Everyone also has an energy body, which is easy to feel if you close your eyes and “listen” to your inner perceptions, maybe starting somewhere in your chest and moving up and down parallel to your physical spine. It might feel like buzzing or tingling or a flow of interconnecting streams.

The energy body extends beyond your skin. There’s no hard boundary between your energy body, the world outside, and outer space / the universe.

That’s about all I know on that topic, and I will be the first to say that it’s not much, and it’s mostly from personal experience and feelings.

What the heck does this have to do with writing?

When you write, whether you have use of your entire physical body or not, getting out of your head and dipping into your energy body can help you find the essence of what you’re writing about.
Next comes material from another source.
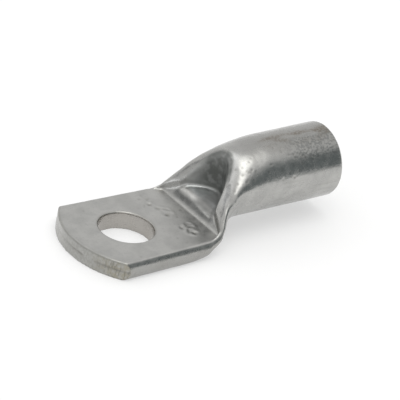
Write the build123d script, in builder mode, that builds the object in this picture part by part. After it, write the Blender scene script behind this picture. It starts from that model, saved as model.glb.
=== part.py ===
"""Tubular cable lug: one length of copper tube, pressed flat at one end into a drilled palm.

The origin is the centre of the bolt hole on the palm's underside. +X runs from the palm to the
open end of the barrel, and +Z is up, through the bolt hole.
"""
import os
from math import cos, radians, sin, sqrt, tan

from build123d import *

# Barrel: the round end that takes the cable
barrel_diameter = 14.0
barrel_wall = 2.0
barrel_lift = 2.26              # underside of the barrel above the underside of the palm
barrel_length = 14.0            # round stretch, from the end of the neck to the open end
mouth_edge_break = 0.35

# Palm: the flat end with the bolt hole
palm_thickness = 3.56
palm_width_at_fold = 19.6       # of the flat faces, without the bulge of the sides
palm_flare = 0.031              # growth of the half width for each millimetre forward of the fold
palm_side_bulge = 0.73          # the folded tube wall stands proud of the edges of the faces
palm_nose_radius = 15.8         # plan radius of the sheared front end
palm_reach = 11.7               # front end from the centre of the hole
fold_distance = 14.5            # fold line from the centre of the hole
curl_length = 2.5               # the side edges start to curl up this far before the fold
nose_edge_break = 0.25          # the shear draws the top edge down
seam_width = 0.2                # line where the two pressed walls of the tube meet
seam_depth = 0.15
bolt_hole_diameter = 10.5
hole_edge_break = 0.15

# Neck: the stretch where the tube opens from flat to round, measured back from the fold
neck_length = 15.1
neck_sections = 12
section_crowding = 1.4          # over 1 puts more sections near the fold, where the form changes fast
neck_width_at_fold = 19.7
squeeze_run = 5.4               # the width comes in to the barrel's over this distance
squeeze_power = 1.47
belly_run = 6.6                 # the underside rises to the barrel's over this distance
belly_angle_at_fold = 17.4      # half angle of the underside's arc
belly_angle_at_barrel = 95.0
belly_angle_run = 5.9
shoulder_delay = 2.3            # the round shoulders keep the palm's fold radius up to here
crown_angle_at_fold = -14.0     # half angle of the top's arc, hollow where it is negative
crown_angle_at_barrel = 60.0
crown_delay = 1.5
crown_run = 7.0

# Pocket: the imprint of the pressing tool in the top of the neck
pocket_depth = 6.35             # plan distance from the fold to its deepest point
pocket_half_width = 6.1         # of its rounded back wall, carried forward to the fold
pocket_offset = 0.5             # the tool did not meet the tube quite in the middle
mouth_width = 17.6              # of the tool's step at the fold
mouth_run = 1.4                 # the mouth narrows to the back wall over this distance
mouth_corner_radius = 1.5
step_run = 0.9                  # steep step straight behind the fold
step_height = 1.08
swell_run = 1.6                 # rounded rise behind the step
swell_height = 1.16
swell_bulge = 0.16
floor_slope = 0.113             # rise of the floor for each millimetre towards the back wall
hollow_start = 5.0              # the walls part this far behind the fold

barrel_radius = barrel_diameter / 2
barrel_axis_height = barrel_lift + barrel_radius
neck_end = fold_distance + neck_length
curl_start = fold_distance - curl_length
tool_height = barrel_lift + 2 * barrel_diameter


def ease(distance, run):
    """S-shaped share from 0 to 1 over the run."""
    share = min(max(distance / run, 0), 1)
    return share * share * (3 - 2 * share)


def ease_out(distance, run, power):
    """Share from 0 to 1 that starts fast and ends level."""
    share = min(max(distance / run, 0), 1)
    return 1 - (1 - share) ** power


def between(start, end, share):
    """Value at this share of the way."""
    return start + (end - start) * share


def neck_section(distance, inset=0):
    """The tube's outline behind the fold, or the outline that lies inset within it.

    It is a belly arc, two round shoulders and a crown arc, each tangent to the next. At the
    end of the neck they all lie on one circle.
    """
    squeeze = ease_out(distance, squeeze_run, squeeze_power)
    half_width = between(neck_width_at_fold / 2, barrel_radius, squeeze)
    growth = ease(distance - shoulder_delay, neck_length - shoulder_delay)
    shoulder = between(palm_thickness / 2, barrel_radius, growth)
    belly_share = ease_out(distance, belly_angle_run, 2)
    belly_angle = radians(between(belly_angle_at_fold, belly_angle_at_barrel, belly_share))
    crown_share = ease(distance - crown_delay, crown_run)
    crown_angle = radians(between(crown_angle_at_fold, crown_angle_at_barrel, crown_share))

    belly = barrel_lift * ease(distance, belly_run)
    side = half_width - shoulder
    height = belly + shoulder + side * tan(belly_angle / 2)
    crown = height + shoulder + side * tan(crown_angle / 2)
    middle_angle = (belly_angle - crown_angle) / 2

    radius = shoulder - inset
    low = (side + radius * sin(belly_angle), height - radius * cos(belly_angle))
    middle = (side + radius * cos(middle_angle), height + radius * sin(middle_angle))
    high = (side + radius * sin(crown_angle), height + radius * cos(crown_angle))
    arcs = [
        ThreePointArc((-low[0], low[1]), (0, belly + inset), low),
        ThreePointArc(low, middle, high),
        ThreePointArc(high, (0, crown - inset), (-high[0], high[1])),
        ThreePointArc((-high[0], high[1]), (-middle[0], middle[1]), (-low[0], low[1])),
    ]
    return Plane.YZ.offset(fold_distance + distance) * Face(Wire(arcs))


def neck_distances(first):
    """Places of the sections behind the fold, closer together towards the fold."""
    start = (first / neck_length) ** (1 / section_crowding)
    steps = [between(start, 1, index / neck_sections) for index in range(neck_sections + 1)]
    return [neck_length * step**section_crowding for step in steps]


def palm_half_width(station):
    """Half the width of the palm's flat faces, which flare a little towards the front."""
    return palm_width_at_fold / 2 + palm_flare * (fold_distance - station)


def side_fold(station):
    """The folded tube wall, where it stands proud of the palm's flat faces."""
    half = palm_half_width(station)
    with BuildLine(Plane.YZ.offset(station)) as outline:
        ThreePointArc((half, 0), (half + palm_side_bulge, palm_thickness / 2), (half, palm_thickness))
        Line((half, palm_thickness), (half, 0))
    return Face(outline.wire())


def palm_section(station):
    """The palm's whole outline: two flat faces joined by the folds."""
    half = palm_half_width(station)
    bulge = half + palm_side_bulge
    with BuildLine(Plane.YZ.offset(station)) as outline:
        Line((-half, 0), (half, 0))
        ThreePointArc((half, 0), (bulge, palm_thickness / 2), (half, palm_thickness))
        Line((half, palm_thickness), (-half, palm_thickness))
        ThreePointArc((-half, palm_thickness), (-bulge, palm_thickness / 2), (-half, 0))
    return Face(outline.wire())


with BuildPart() as nose:
    # Round sheared end: top edge drawn down, and the seam between the two pressed walls
    nose_centre = Location((palm_nose_radius - palm_reach, 0))
    with BuildSketch():
        with Locations(nose_centre):
            Circle(palm_nose_radius)
    extrude(amount=palm_thickness)
    chamfer(nose.edges().group_by(Axis.Z)[-1], nose_edge_break)
    with BuildSketch(Plane.XY.offset((palm_thickness - seam_width) / 2)):
        with Locations(nose_centre):
            Circle(palm_nose_radius)
            Circle(palm_nose_radius - seam_depth, mode=Mode.SUBTRACT)
    extrude(amount=seam_width, mode=Mode.SUBTRACT)
    with BuildSketch():
        with Locations(nose_centre):
            Rectangle(neck_end, 2 * palm_nose_radius, align=(Align.MIN, Align.CENTER))
    extrude(amount=palm_thickness)

with BuildPart() as pressing_tool:
    # The rounded back wall is a parabola in plan, and the mouth widens to the palm
    with BuildSketch() as plan:
        with BuildLine():
            Bezier(
                (fold_distance, pocket_offset + pocket_half_width),
                (fold_distance + 2 * pocket_depth, pocket_offset),
                (fold_distance, pocket_offset - pocket_half_width),
            )
            Line(
                (fold_distance, pocket_offset - pocket_half_width),
                (fold_distance, pocket_offset + pocket_half_width),
            )
        make_face()
        mouth_end = fold_distance + mouth_run
        throat = pocket_half_width * sqrt(1 - mouth_run / pocket_depth)
        entry = palm_half_width(curl_start)
        with BuildLine():
            Polyline(
                (curl_start, -entry),
                (fold_distance, -mouth_width / 2),
                (mouth_end, pocket_offset - throat),
                (mouth_end, pocket_offset + throat),
                (fold_distance, mouth_width / 2),
                (curl_start, entry),
                close=True,
            )
        make_face()
        corners = [(mouth_end, pocket_offset - throat), (mouth_end, pocket_offset + throat)]
        fillet([plan.vertices().sort_by_distance(corner)[0] for corner in corners], mouth_corner_radius)
    extrude(amount=tool_height)

    # Underneath, the tool follows the palm, steps up and rises along the floor
    with BuildSketch(Plane.XZ):
        step_end = (fold_distance + step_run, palm_thickness + step_height)
        swell_end = (step_end[0] + swell_run, step_end[1] + swell_height)
        tool_end = fold_distance + 2 * pocket_depth
        floor_end = (tool_end, swell_end[1] + floor_slope * (tool_end - swell_end[0]))
        with BuildLine():
            Polyline((curl_start, palm_thickness), (fold_distance, palm_thickness), step_end)
            SagittaArc(step_end, swell_end, swell_bulge)
            Polyline(
                swell_end,
                floor_end,
                (tool_end, tool_height),
                (curl_start, tool_height),
                (curl_start, palm_thickness),
            )
        make_face()
    extrude(amount=barrel_diameter, both=True, mode=Mode.INTERSECT)

with BuildPart() as hollow:
    # Inside of the tube: one wall thickness within the neck, closed in front by the pocket's wall
    loft([neck_section(distance, barrel_wall) for distance in neck_distances(hollow_start)])
    with BuildSketch(Plane.YZ.offset(neck_end)):
        with Locations((0, barrel_axis_height)):
            Circle(barrel_radius - barrel_wall)
    extrude(amount=barrel_length)
    wall_half_width = pocket_half_width + barrel_wall
    with BuildSketch():
        with BuildLine():
            Bezier(
                (fold_distance, pocket_offset + wall_half_width),
                (fold_distance + 2 * (pocket_depth + barrel_wall), pocket_offset),
                (fold_distance, pocket_offset - wall_half_width),
            )
            Line(
                (fold_distance, pocket_offset - wall_half_width),
                (fold_distance, pocket_offset + wall_half_width),
            )
        make_face()
    extrude(amount=tool_height, mode=Mode.SUBTRACT)

with BuildPart() as lug:
    # Palm: a longer blank with folded sides, cut to the round nose
    blank_front = -palm_reach - palm_thickness
    with BuildSketch():
        with BuildLine():
            Polyline(
                (blank_front, -palm_half_width(blank_front)),
                (curl_start, -palm_half_width(curl_start)),
                (curl_start, palm_half_width(curl_start)),
                (blank_front, palm_half_width(blank_front)),
                close=True,
            )
        make_face()
    extrude(amount=palm_thickness)
    loft([side_fold(blank_front), side_fold(curl_start)], ruled=True)
    mirror(about=Plane.XZ)
    add(nose.part, mode=Mode.INTERSECT)

    # Neck: the side edges curl up to the fold, then the flat oval opens to the full circle
    neck_outside = [neck_section(distance) for distance in neck_distances(0)]
    loft([palm_section(curl_start), neck_outside[0]], ruled=True)
    loft(neck_outside)

    # Barrel
    with BuildSketch(Plane.YZ.offset(neck_end)):
        with Locations((0, barrel_axis_height)):
            Circle(barrel_radius)
    extrude(amount=barrel_length)

    add(pressing_tool.part, mode=Mode.SUBTRACT)
    add(hollow.part, mode=Mode.SUBTRACT)
    chamfer(lug.faces().sort_by(Axis.X)[-1].edges(), mouth_edge_break)

    # Bolt hole, punched from above, which breaks its top edge
    with Locations((0, 0, palm_thickness)):
        Hole(bolt_hole_diameter / 2, depth=palm_thickness)
    hole_wall = lug.faces().filter_by(GeomType.CYLINDER).sort_by_distance((0, 0, 0))[0]
    chamfer(hole_wall.edges().filter_by(GeomType.CIRCLE).sort_by(Axis.Z)[-1], hole_edge_break)

lug.part.label = "cable_lug"
os.makedirs("parts", exist_ok=True)
export_step(lug.part, "parts/cable_lug.step")
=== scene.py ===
"""Looks of the tubular cable lug: electro-tinned copper with handling marks, in a white studio."""
import math

import bpy
import numpy as np
from mathutils import Matrix, Vector, noise
from mathutils.bvhtree import BVHTree
from mathutils.kdtree import KDTree


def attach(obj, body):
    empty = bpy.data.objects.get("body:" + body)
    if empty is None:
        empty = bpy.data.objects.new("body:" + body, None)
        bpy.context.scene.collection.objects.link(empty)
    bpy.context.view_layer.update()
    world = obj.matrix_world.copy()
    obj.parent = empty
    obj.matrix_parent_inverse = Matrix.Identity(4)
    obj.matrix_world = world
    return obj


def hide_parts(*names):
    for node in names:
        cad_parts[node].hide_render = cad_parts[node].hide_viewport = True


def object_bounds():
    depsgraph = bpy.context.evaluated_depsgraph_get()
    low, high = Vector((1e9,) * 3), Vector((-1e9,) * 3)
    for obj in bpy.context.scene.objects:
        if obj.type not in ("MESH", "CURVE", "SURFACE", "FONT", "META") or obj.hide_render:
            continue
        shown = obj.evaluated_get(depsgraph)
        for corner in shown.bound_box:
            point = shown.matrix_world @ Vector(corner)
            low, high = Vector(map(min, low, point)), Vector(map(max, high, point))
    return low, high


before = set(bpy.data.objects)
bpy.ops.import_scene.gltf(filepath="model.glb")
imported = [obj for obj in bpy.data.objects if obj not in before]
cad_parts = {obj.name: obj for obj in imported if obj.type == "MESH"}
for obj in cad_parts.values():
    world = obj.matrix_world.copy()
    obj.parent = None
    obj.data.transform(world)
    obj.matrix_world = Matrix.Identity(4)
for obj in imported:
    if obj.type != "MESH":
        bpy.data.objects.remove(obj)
cad_low, cad_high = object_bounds()

MM = 0.001

# Sizes of the lug that the marks follow, in millimetres
FOLD = 14.5
PALM_TOP = 3.56
NECK_END = 29.6
BARREL_AXIS = 9.26
BARREL_END = 43.6
BORE_RADIUS = 5.0
HOLE_RADIUS = 5.25
POCKET_DEPTH = 6.35
POCKET_HALF_WIDTH = 6.1
POCKET_OFFSET = 0.5
POCKET_FLOOR = 6.1
NOSE_RADIUS = 15.8
NOSE_CENTRE = 4.1
NOSE_REAR = -5

# Cell size of the fine skin, and rounds of smoothing for each part of it
VOXEL = 0.21
EDGE_ROUNDS = 2
FLANK_ROUNDS = 30
MOUTH_ROUNDS = 14
BEND_ROUNDS = 120

# Passes that roll the pocket's rim over: ball radius, start in x right and left, smoothing rounds
ROLL_PASSES = (
    (0.5, 14.5, 14.5, 3),
    (0.9, 15.0, 16.2, 4),
    (1.4, 16.0, 18.4, 12),
)

# The underside's outer corners, drawn up in a curve ahead of the neck
CORNER_X = FOLD - 1.8
CORNER_REACH = 5.5
CORNER_RISE = 0.85

# Waves left by handling, pressing and drawing: depth, grain and seed of each layer
GRAIN_SHIFT = 17.3
HANDLING_WAVES = ((0.005, 5.0, 1), (0.003, 1.6, 2))
NECK_WAVES = ((0.022, 2.2, 3), (0.014, 1.0, 4))
BARREL_WAVES = ((0.007, (9.0, 0.9, 0.9), 5), (0.005, 1.1, 6))
UPPER_SHEAR_WAVES = ((0.03, 0.5, 7),)
LOWER_SHEAR_WAVES = ((0.05, 0.6, 8),)
TORN_CORNER_WAVES = ((0.045, 0.6, 10),)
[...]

It might not be what you set out to write. It might not SEEM related to the project you’re working on. But it relates to something, and that something is in the project just as much as it’s in your day job and your relationships and your physical body.

Stephen Harrod Buhner, in Ensouling Language, writes about kinesthetic perception (e.g., touching a hot stove), emotional perception (e.g., I feel sad), and environmental perception (e.g., the vibe in a restaurant). He says,

“Now the last kind of feeling, the one that occurs when you go into a restaurant that feels so uncomfortable you decide to leave, is a pretty common experience although almost no one talks of it. It’s the kind of feeling that is usually the domain of artists and other people who don’t fit into the boxes of life all that well. It is the most atrophied kind of feeling in the Western world, which is a problem, because it’s this kind of feeling on which the craft of writing depends.”

Buhner, Ensouling Language, p. 55

Articulating that feeling is what makes writing live beyond the intellectual or physical realm, and I believe it takes practice and intention. It can be hard to look into that stream of energy. You might see distractions and emotions lurking somewhere inside it, and those might make you want to step outside again.

But don’t!

Yes, books written solely by the mind can be good. But books written with your entire self, including those feelings that take a different kind of perception and vocabulary and willingness to look inside yourself, can be great.